Dass das Fahrzeugkonzept eng mit dem Geschäftsmodell des Mobilitätsdienstleisters verknüpft ist, zeigte der Vortrag von Schaeffler-Manager Martin Laumann über den E-Mover. Der soll durch einen Wechselaufbau sowohl für den Personentransport als auch als Lieferwagen zu nutzen sein. „Damit lösen wir das Problem, dass eine optimale Auslastung durch den Personentransport nur morgens und in den Nachmittagsstunden gegeben ist“, erläuterte Laumann.
Eine Besonderheit des Schaeffler-Konzepts besteht zudem darin, dass Antriebs- und Fahrwerkskomponenten in vier unabhängig ansteuerbaren Technikmodulen untergebracht sind. Jedes Modul besteht aus einem in eine 14-Zoll-Felge integrierten Radnabenmotor mit 13 kW Dauerleistung, einem Lenkungsaktor sowie Federung, Dämpfung und Radaufhängung. Bei niedrigen Geschwindigkeiten lassen sich die Räder um 90 Grad einschlagen, sodass das Fahrzeug quer in enge Haltebuchten einfahren kann. Durch gegenläufiges Lenken der Räder an Vorder- und Hinterachse ergibt sich ein Wendekreis von nur 5,5 m.
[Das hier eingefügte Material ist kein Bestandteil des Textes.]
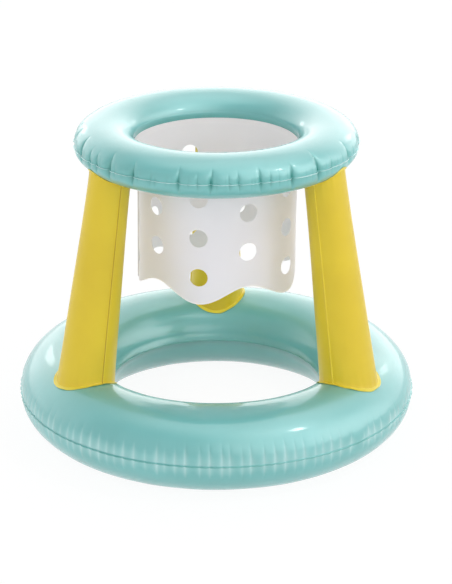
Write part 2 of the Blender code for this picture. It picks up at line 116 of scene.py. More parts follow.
def new_tree(name: str, sockets: dict[str, str]) -> tuple[Nodes, bpy.types.Node]:
    """Starts a geometry tree with named inputs.

    Args:
        name: The tree's name.
        sockets: Each input's name and socket type.

    Returns:
        The tree and its input node.
    """
    tree = bpy.data.node_groups.new(name, "GeometryNodeTree")
    tree.interface.new_socket("Geometry", in_out="OUTPUT", socket_type="NodeSocketGeometry")
    for label, kind in sockets.items():
        tree.interface.new_socket(label, in_out="INPUT", socket_type=kind)
    return tree, add_node(tree, "NodeGroupInput")


def end_tree(tree: Nodes, geometry: Socket, vinyl: Socket) -> None:
    """Ends a geometry tree in real, smooth and finished faces."""
    real = add_node(tree, "GeometryNodeRealizeInstances", {"Geometry": geometry})
    smooth = add_node(tree, "GeometryNodeSetShadeSmooth", {"Geometry": real.outputs[0]})
    finished = add_node(tree, "GeometryNodeSetMaterial", {"Geometry": smooth.outputs[0], "Material": vinyl})
    add_node(tree, "NodeGroupOutput", {"Geometry": finished.outputs[0]})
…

„Innerstädtischer Raum“, so das Argument von Laumann, „ist kostbarer denn je“. Noch weniger Raum verbraucht ein von Audi vorgestelltes Skateboard mit einer Halte- und Lenkstange. Noch handelt es sich dabei um einen Prototypen. Doch Konzeptentwickler Thorsten Schrader ist davon überzeugt, dass der Premiumanspruch eines deutschen Autoherstellers sich auch auf die neue urbane Mobilität übertragen lässt. „Wir müssen allerdings weniger die Technik in den Vordergrund stellen, sondern das Erlebnis des Nutzers“, so die Botschaft des Konstruktionstechnikers.